As for Russia, on the other hand, it insists on integrating the two systems as much as possible. Moscow has suggested to the Alliance that they should each be responsible for providing missile defense protection for their own sector in Europe. In other words, the Russia proposal would in essence mean that Russia would become the sole recourse for protection for some European NATO member states if faced with a missile attack.
In this regard, Moscow pursues two strategic objectives with regard to the European missile defense shield. First, Moscow wants to make sure that any European missile defense system cannot be used against Russia, thereby it seeks to keep as tight control over the system as possible. Second, its participation in NATO’s missile defense presents Russia with a possibility to increase its say in NATO decision making through the backdoor. The bottom line is that Moscow demands nothing short of veto over the use of the European missile defense system.

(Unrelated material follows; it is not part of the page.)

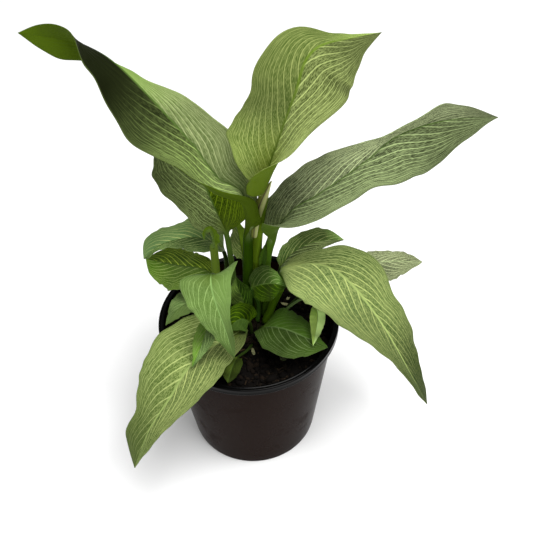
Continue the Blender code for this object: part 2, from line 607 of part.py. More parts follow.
def half_section(leaf, t, width, out, hand):
    """Distance aside, height and slope of a half blade at a share of its width."""
    rise = half_rise(leaf, hand, t)
    cup = math.radians(leaf["cup"]) or 1e-6
    slope = rise + cup * out
    aside = width * (math.sin(slope) - math.sin(rise)) / cup
    height = width * (math.cos(rise) - math.cos(slope)) / cup
    swing, count, phase = leaf["wave"]
    fade = min(1, WAVE_FADE_AT_TIP * (1 - t), WAVE_FADE_AT_BASE * max(t, 0))
    wave = fade * math.sin(math.tau * (count * t + phase) + hand)
    return aside, height + swing * MM * wave * out * out, slope


def lobe_back(leaf, t, out, hand):
    """How far a point reaches back along the stalk, near the base of the blade."""
    lobe = leaf["lobe"][0 if hand < 0 else 1] * MM
    return lobe * out**LOBE_CURVE * math.exp(-max(t, 0) / LOBE_REACH)


def blade_section(leaf, t):
    """The ring of (side, up, back) points round the blade at a share of its length."""
    upper, lower = [], []
    for place in ACROSS:
        hand = -1 if place < 0 else 1
        out = abs(place)
        width = float(half_widths(leaf, hand, t))
        aside, height, slope = half_section(leaf, t, width, out, hand)
        half = min(LEAF_THICKNESS, THICKEST_SHARE * width) / 2
        lean = half * math.sin(slope) if place else 0
        rise = half * (math.cos(slope) if place else 1)
        rib = 0 if place else RIB_DEPTH * (1 - t)
        back = lobe_back(leaf, t, out, hand)
        upper.append((hand * (aside - lean), height + rise, back))
        lower.append((hand * (aside + lean), height - rise - rib, back))
    return np.array(upper + lower[::-1])


def stalk_section(leaf):
    """The ring of (side, up, back) points round the stalk."""
    radius = leaf["stalk_radius"] * MM
    turns = np.radians(STALK_ANGLES)
    return np.stack([radius * np.cos(turns), radius * np.sin(turns), 0 * turns], axis=1)


def leaf_stations(stalk_length, blade_length):
    """Shares of the blade's length where the rings stand, below 0 on the stalk."""
    stalk_rings = max(2, round(stalk_length / STALK_RING_SPACING))
    blade_rings = max(6, round(blade_length / BLADE_RING_SPACING))
    low = -stalk_length / blade_length
    below = np.linspace(low, BLEND_START, stalk_rings + 1)
    above = TIP_CUT * np.linspace(0, 1, blade_rings + 1)[1:] ** BASE_CROWDING
    return np.concatenate([below, [BLEND_RING], above[above > FIRST_BLADE_RING]])


def leaf_frames(leaf, shares=None):
    """Where the rings of a leaf stand and how they are turned."""
    foot = foot_point(*leaf["foot"])
    chart = [plant_point(point) for point in leaf["stalk"] + leaf["rib"]]
    curve = spline([foot] + chart)
    lengths = along(curve)
    base_length = lengths[SPAN_POINTS * (1 + len(leaf["stalk"]))]
    blade_length = lengths[-1] - base_length
    if shares is None:
        shares = leaf_stations(base_length, blade_length)
    places = base_length + shares * blade_length
    reach = TURN_REACH * blade_length * np.clip(shares / BLEND_END, 0, 1) + 0.5 * MM
    forward = sample(curve, lengths, places + reach) - sample(curve, lengths, places - reach)
    forward /= np.linalg.norm(forward, axis=1)[:, None]
    if shares[0] < 0:
        forward[0] = UP
    inward = unit((foot - chart[-1]) * (1, 1, 0))
    face = np.array([facing(leaf, t) for t in shares]) + INWARD_SHARE * inward
    normal = face - forward * (face * forward).sum(axis=1)[:, None]
    normal /= np.linalg.norm(normal, axis=1)[:, None]
    return dict(
        shares=shares,
        middle=sample(curve, lengths, places),
        forward=forward,
        normal=normal,
        side=np.cross(forward, normal),
        length=blade_length,
    )


def leaf_rings(leaf):
    """World points of every ring of a leaf, from its foot to its tip."""
    frames = leaf_frames(leaf)
    rings = []
    for number, t in enumerate(frames["shares"]):
        blend = smoothstep(BLEND_START, BLEND_END, t)
        flat = (1 - blend) * stalk_section(leaf) + blend * blade_section(leaf, t)
        axes = np.stack([frames["side"][number], frames["normal"][number], -frames["forward"][number]])
        rings.append(frames["middle"][number] + flat @ axes)
    return rings


def make_leaf(group, leaf, material):
    """Loft a leaf through its rings and close both ends."""
    shape = bmesh.new()
    rings = [[shape.verts.new(point) for point in ring] for ring in leaf_rings(leaf)]
    count = len(rings[0])
    for ring, following in zip(rings, rings[1:]):
        for k in range(count):
            after = (k + 1) % count
            corners = [ring[k], following[k], following[after], ring[after]]
            turned_over = k >= len(ACROSS)
            corners = corners[turned_over:] + corners[:turned_over]
            shape.faces.new(corners[:3])
            shape.faces.new((corners[0], corners[2], corners[3]))
    shape.faces.new(rings[0])
    shape.faces.new(rings[-1][::-1])
    bmesh.ops.recalc_face_normals(shape, faces=shape.faces)
    mesh = bpy.data.meshes.new(leaf["name"])
    shape.to_mesh(mesh)
    shape.free()
    mesh.shade_smooth()
    return add_object(group, leaf["name"], mesh, material)


def main():
    """Build the pot, the soil, the crown and the leaves."""
    clear_scene()
    plant = new_collection("potted_peace_lily")
    cutters = new_collection("cutters")
    make_pot(plant, cutters)
    make_soil(plant)
    make_crown(plant)
    for leaf in LEAVES:
        colour = LEAF_GREENS.get(leaf["name"], PLAIN_GREEN)
        make_leaf(plant, leaf, make_material(leaf["name"] + "_green", colour, 0.5))


main()
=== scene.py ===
"""A young silver-leaved peace lily in a black nursery pot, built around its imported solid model.

Every leaf is one closed mesh with its stalk: a grid is rolled into a tube and laid along a curve from
the crown to the leaf's tip. Points on it remember their place across and along the blade and on which
side they lie, and the materials draw the veins from that.
"""

import math

import bmesh
import bpy
import numpy as np
from bpy.props import FloatProperty, FloatVectorProperty, IntProperty, PointerProperty
from mathutils import Matrix, Vector, noise


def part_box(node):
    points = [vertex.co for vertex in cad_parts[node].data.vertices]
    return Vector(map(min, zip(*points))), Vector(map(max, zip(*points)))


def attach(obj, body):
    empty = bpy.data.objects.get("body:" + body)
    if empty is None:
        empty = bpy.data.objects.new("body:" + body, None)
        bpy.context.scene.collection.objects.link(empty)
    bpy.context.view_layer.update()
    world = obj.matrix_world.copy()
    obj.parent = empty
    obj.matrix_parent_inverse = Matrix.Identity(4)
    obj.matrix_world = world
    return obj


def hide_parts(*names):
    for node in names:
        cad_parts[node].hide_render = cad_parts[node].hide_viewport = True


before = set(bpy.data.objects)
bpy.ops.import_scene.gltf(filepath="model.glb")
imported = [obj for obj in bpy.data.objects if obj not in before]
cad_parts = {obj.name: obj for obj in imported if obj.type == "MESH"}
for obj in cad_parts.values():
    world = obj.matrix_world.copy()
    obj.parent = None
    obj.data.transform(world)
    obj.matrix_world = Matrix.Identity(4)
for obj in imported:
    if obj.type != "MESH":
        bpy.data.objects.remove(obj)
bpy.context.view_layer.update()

bl_info = {
    "name": "Potted peace lily",
    "version": (1, 0, 0),
    "blender": (4, 5, 0),
    "location": "3D View > Sidebar > Lily",
    "description": "Builds a young silver-leaved peace lily in a black nursery pot",
    "category": "Add Mesh",
}

MM = 0.001
UP = (0, 0, 1)
POT_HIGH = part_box("pot")[1]
SOIL_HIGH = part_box("soil")[1]
CROWN_LOW, CROWN_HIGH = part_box("root_crown")
RIM_RADIUS = POT_HIGH.x
RIM_HEIGHT = POT_HIGH.z
CHART_RIM_RADIUS = 0.0525
CHART_CROWN_RADIUS = 0.0195
CHART_BED_RADIUS = 0.048
BED_RADIUS = SOIL_HIGH.x
GAP = 0.0003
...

No wonder that the Russian proposal for ‘sectoral missile defense’ is rather unappealing to NATO countries. This goes a long way to ensuring that Russia can render the missile defense. According to the Wall Street Journal, Russian President Medvedev allegedly made this offer to his NATO counterparts during the Lisbon summit last November but it was turned down by the Alliance. The Russian officials continue to argue that only a sectoral -based missile defense would ensure the equality of the two parties.
Dark Clouds Hang Over European Missile Defense
The uncertainty about the proposed European defense missile shield can potentially scuttle any hopes for NATO and Russia to forge a more durable partnership. Granted that NATO and Russia now agree in principle that they would like to team up to counter threat of ballistic missiles, a host of unresolved practical and more importantly political issues need to be resolved first. The fundamental disagreement remains rooted in the difference over the future form of collaboration between NATO and Russia in defending Europe against the threat of ballistic missiles. Whereas the Alliance seeks to develop two separate systems working pretty much independently of each other Russia wants to lock the two systems, thereby securing itself an effective veto. At the moment, the officials on both sides, partly trying to dodge the subject, defer to the report due not until June that promises to shed more light on possibilities for cooperation on missile defense. However, given their profound differences Moscow and Brussels might be heading for a disappointment when NATO and Russia defense ministers meet in June. Despite the fact that Moscow continues to threaten to counter any missile defense system, which would not guarantee Russia a significant role to play in it, it is highly unlikely that this would result in a new arms race. This is simply because any new arms race with the West would prove too costly for the Russian economy to sustain. Russia might want to engage a costly arms race with the West. Nevertheless, any major row over the European missile defense might put an end to the hopes of developing a more lasting partnership between Russia and NATO. Hence, a more prudent course of action would be for the NATO and Russia leaders to focus less on missile defense and instead explore more other potential areas for cooperation that are less likely to turn into a major disappointment for the both sides.